The FCC had done a great job initially adopting and promoting open source, however the only link in the content of this page 404s. Following it up in the wayback machine, there are two entries a year and a half apart 2015-03 and 2016-08 that redirect to a dfferent URL. None of this means that the FCC doesn't support FOSS, or that they've stopped, but its extremely hard/confusing to follow along. I'm assuming its the same for the premise for asking this question in the first place. While FCC does go above and beyond in adopting/supporting/promoting open source here in federal us dotgov terms, did they really? I don't think so, these MS-Office tools for tracking tie you to software, and possibly an OS (at least at one time they did): Microsoft Access-based Tracking Tool (.exe), Microsoft Excel-based Tracking Tool (.exe).

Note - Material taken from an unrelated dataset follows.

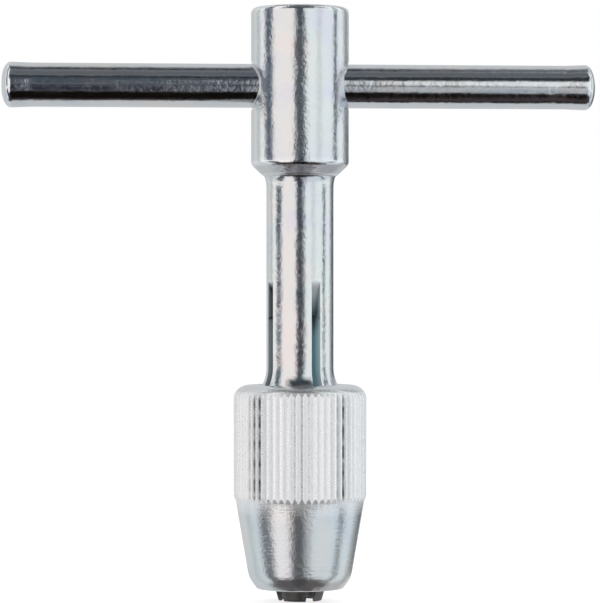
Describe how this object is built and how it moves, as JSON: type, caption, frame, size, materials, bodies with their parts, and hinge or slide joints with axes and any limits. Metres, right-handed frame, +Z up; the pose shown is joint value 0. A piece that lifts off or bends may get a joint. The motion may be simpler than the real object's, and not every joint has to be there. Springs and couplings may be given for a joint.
{
  "type": "chuck tap wrench",
  "caption": "T-handle tap wrench: a split-jaw spindle closed on the tap's square by a knurled screw nut, turned by a sliding cross bar.",
  "frame": {"origin": "on the spindle's axis at the level of the jaw tips, which is the bottom centre of the part", "axes": "+Z up the spindle from the jaws to the head, +X along the sliding cross bar, +Y across both"},
  "size_m": [0.0814, 0.0182, 0.0811],
  "materials": {
    "spindle_plate": "gloss",
    "jaw_plate": "gloss",
    "nut_plate": "satin",
    "nut_cone": "satin",
    "bar_plate": "gloss"
  },
  "bodies": {
    "spindle": {"spindle": "spindle_plate"},
    "spring_jaw_1": {"spring_jaw_1": "jaw_plate"},
    "spring_jaw_2": {"spring_jaw_2": "jaw_plate"},
    "spring_jaw_3": {"spring_jaw_3": "jaw_plate"},
    "spring_jaw_4": {"spring_jaw_4": "jaw_plate"},
    "chuck_nut_cone": {"chuck_nut_cone": "nut_cone"},
    "chuck_nut": {"chuck_nut": "nut_plate"},
    "tommy_bar": {"tommy_bar": "bar_plate"}
  },
  "joints": [
    {"name": "tommy_bar_slide", "type": "slide", "parent": "spindle", "child": "tommy_bar", "axis": [1, 0, 0], "range_m": [-0.0322, 0.0322]},
    {"name": "chuck_nut_travel", "type": "slide", "parent": "spindle", "child": "chuck_nut_cone", "axis": [0, 0, 1], "range_m": [-0.00095, 0.00254]},
    {"name": "chuck_nut_turn", "type": "hinge", "parent": "chuck_nut_cone", "child": "chuck_nut", "pos_m": [0, 0, 0.015], "axis": [0, 0, 1], "range_deg": [-270, 720]},
    {"name": "spring_jaw_1_flex", "type": "hinge", "parent": "spindle", "child": "spring_jaw_1", "pos_m": [0.00138, 0.00359, 0.03852], "axis": [-0.9336, 0.3584, 0], "range_deg": [-0.33, 0.87]},
    {"name": "spring_jaw_2_flex", "type": "hinge", "parent": "spindle", "child": "spring_jaw_2", "pos_m": [-0.00359, 0.00138, 0.03852], "axis": [-0.3584, -0.9336, 0], "range_deg": [-0.33, 0.87]},
    {"name": "spring_jaw_3_flex", "type": "hinge", "parent": "spindle", "child": "spring_jaw_3", "pos_m": [-0.00138, -0.00359, 0.03852], "axis": [0.9336, -0.3584, 0], "range_deg": [-0.33, 0.87]},
    {"name": "spring_jaw_4_flex", "type": "hinge", "parent": "spindle", "child": "spring_jaw_4", "pos_m": [0.00359, -0.00138, 0.03852], "axis": [0.3584, 0.9336, 0], "range_deg": [-0.33, 0.87]}
  ],
  "couplings": [
    {"joint": "chuck_nut_turn", "follows": "chuck_nut_travel", "rad_per_m": 4947.4},
    {"joint": "spring_jaw_1_flex", "follows": "chuck_nut_travel", "rad_per_m": 5.8877},
    {"joint": "spring_jaw_2_flex", "follows": "chuck_nut_travel", "rad_per_m": 5.8877},
    {"joint": "spring_jaw_3_flex", "follows": "chuck_nut_travel", "rad_per_m": 5.8877},
    {"joint": "spring_jaw_4_flex", "follows": "chuck_nut_travel", "rad_per_m": 5.8877}
  ]
}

NOAA's ESI (Environmental Sensitivity Index) maps and tools mostly all fall into this categorization too: you can view the data in ESRI ArcGIS maps online, but you can't do anything with the tools built for them without accessing ESRI's ArcGIS ecosystem, which is not open source.

I can provide a plethora of other resources for state/local that are doing the same things with different software/data.

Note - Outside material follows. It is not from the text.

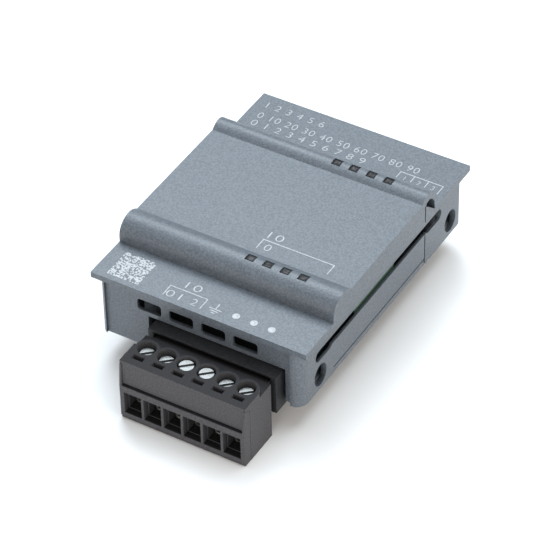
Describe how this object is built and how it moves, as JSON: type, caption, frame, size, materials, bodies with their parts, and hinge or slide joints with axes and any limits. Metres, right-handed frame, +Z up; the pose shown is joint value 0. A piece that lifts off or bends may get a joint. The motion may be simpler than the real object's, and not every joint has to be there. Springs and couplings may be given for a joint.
{
  "type": "plc module",
  "caption": "Snap-in signal module for a small industrial controller: blue-grey housing, circuit board, mating connector and a pull-off screw terminal plug.",
  "frame": {"origin": "under the middle of the whole object, level with the bottom of the plug and of the board connector", "axes": "+Z up out of the cover's face, -Y towards the screw terminals, +X to the right seen from the terminals"},
  "size_m": [0.038, 0.062, 0.0203],
  "materials": {
    "housing": "fine moulded texture, blue-grey",
    "black_plastic": "black moulded plastic, satin",
    "plug_plastic": "black moulded plastic, satin",
    "circuit_board": "green solder mask",
    "contact_metal": "tin plated, satin",
    "screw_metal": "zinc plated, bright",
    "capacitor_can": "satin can",
    "chip": "black moulded package",
    "light_guide": "smoked clear plastic",
    "white": "white"
  },
  "bodies": {
    "root": {"top_cover": "housing", "bottom_cover": "housing", "circuit_board": "circuit_board", "terminal_header": "black_plastic", "header_pins": "contact_metal", "board_connector": "black_plastic", "connector_pins": "contact_metal", "main_controller": "chip", "output_converter": "chip", "signal_isolators": "chip", "power_transformer": "chip", "smoothing_capacitors": "capacitor_can", "power_inductor": "chip", "chip_resistors": "chip", "front_lights": "white", "rear_lights": "white", "front_light_guide": "light_guide", "rear_light_guide": "light_guide"},
    "plug": {"plug_housing": "plug_plastic", "wire_entry_frame": "plug_plastic", "plug_contacts": "contact_metal"},
    "screw_1": {"terminal_screw_1": "screw_metal"},
    "cage_1": {"clamp_cage_1": "contact_metal"},
    "screw_2": {"terminal_screw_2": "screw_metal"},
    "cage_2": {"clamp_cage_2": "contact_metal"},
    "screw_3": {"terminal_screw_3": "screw_metal"},
    "cage_3": {"clamp_cage_3": "contact_metal"},
    "screw_4": {"terminal_screw_4": "screw_metal"},
    "cage_4": {"clamp_cage_4": "contact_metal"},
    "screw_5": {"terminal_screw_5": "screw_metal"},
    "cage_5": {"clamp_cage_5": "contact_metal"},
    "screw_6": {"terminal_screw_6": "screw_metal"},
    "cage_6": {"clamp_cage_6": "contact_metal"}
  },
  "joints": [
    {"name": "plug_pull", "type": "slide", "parent": "root", "child": "plug", "axis": [0, -1, 0], "range_m": [0, 0.01]},
    {"name": "screw_turn_1", "type": "hinge", "parent": "plug", "child": "screw_1", "pos_m": [-0.00545, -0.0263, 0.0098], "axis": [0, 0, -1], "range_deg": [0, 1440]},
    {"name": "cage_rise_1", "type": "slide", "parent": "plug", "child": "cage_1", "axis": [0, 0, 1], "range_m": [0, 0.0016]},
    {"name": "screw_turn_2", "type": "hinge", "parent": "plug", "child": "screw_2", "pos_m": [-0.00195, -0.0263, 0.0098], "axis": [0, 0, -1], "range_deg": [0, 1440]},
    {"name": "cage_rise_2", "type": "slide", "parent": "plug", "child": "cage_2", "axis": [0, 0, 1], "range_m": [0, 0.0016]},
    {"name": "screw_turn_3", "type": "hinge", "parent": "plug", "child": "screw_3", "pos_m": [0.00155, -0.0263, 0.0098], "axis": [0, 0, -1], "range_deg": [0, 1440]},
    {"name": "cage_rise_3", "type": "slide", "parent": "plug", "child": "cage_3", "axis": [0, 0, 1], "range_m": [0, 0.0016]},
    {"name": "screw_turn_4", "type": "hinge", "parent": "plug", "child": "screw_4", "pos_m": [0.00505, -0.0263, 0.0098], "axis": [0, 0, -1], "range_deg": [0, 1440]},
    {"name": "cage_rise_4", "type": "slide", "parent": "plug", "child": "cage_4", "axis": [0, 0, 1], "range_m": [0, 0.0016]},
    {"name": "screw_turn_5", "type": "hinge", "parent": "plug", "child": "screw_5", "pos_m": [0.00855, -0.0263, 0.0098], "axis": [0, 0, -1], "range_deg": [0, 1440]},
    {"name": "cage_rise_5", "type": "slide", "parent": "plug", "child": "cage_5", "axis": [0, 0, 1], "range_m": [0, 0.0016]},
    {"name": "screw_turn_6", "type": "hinge", "parent": "plug", "child": "screw_6", "pos_m": [0.01205, -0.0263, 0.0098], "axis": [0, 0, -1], "range_deg": [0, 1440]},
    {"name": "cage_rise_6", "type": "slide", "parent": "plug", "child": "cage_6", "axis": [0, 0, 1], "range_m": [0, 0.0016]}
  ],
  "couplings": [
    {"joint": "screw_turn_1", "follows": "cage_rise_1", "rad_per_m": 15708},
    {"joint": "screw_turn_2", "follows": "cage_rise_2", "rad_per_m": 15708},
    {"joint": "screw_turn_3", "follows": "cage_rise_3", "rad_per_m": 15708},
    {"joint": "screw_turn_4", "follows": "cage_rise_4", "rad_per_m": 15708},
    {"joint": "screw_turn_5", "follows": "cage_rise_5", "rad_per_m": 15708},
    {"joint": "screw_turn_6", "follows": "cage_rise_6", "rad_per_m": 15708}
  ]
}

And all of this doesn't even touch on what/how the rest of the facets of openness (Open Access, Open Science, Open Education, OER, etc.) are playing out currently in this arena.

If you have a particular dataset/department/agency in mind, it never hurts to engage them and feel them out. In many cases it feels like they want to hear from you/will work with you. Many simply are not aware of the entire ecosystem and/or have yet to see anyone they know on the federal level implementing something like it or similar.

In summation, there is no clear answer and every single question on this topic in this space has a unique answer.

*18f and USDS have blazed paths to open source; NASA, USGS, and NOAA have done a lot as well, just not as a whole agency. To be fair, the latter three have substantially bigger variants to deal with: number of employees, existing infrastructure/architecture not built as FOSS, niche/specific details unique to particular datasets, data collections, etc.

•• Aside from Google and all of its products, I'm not singling out any characters or actors on purpose. These are just the default examples I go to when discussing this. There is a place for corporate/for-profit/enterprise in government. That said, everyone has to be a good faith actor in this field, or it all falls apart.
Google (Alphabet) has become entirely too dominant, across too many (crucial) spheres of the web, while simultaneously ditching it's famous motto "Don't be Evil". Not all Google/Googlers are bad, and they are still doing a lot of great work on the web, but their actions have clearly shifted from their roots. An open web needs healthy, competitive, decentralized ecosystems. Google has done extremely little recently in regards to that, and in some instances, worked against it.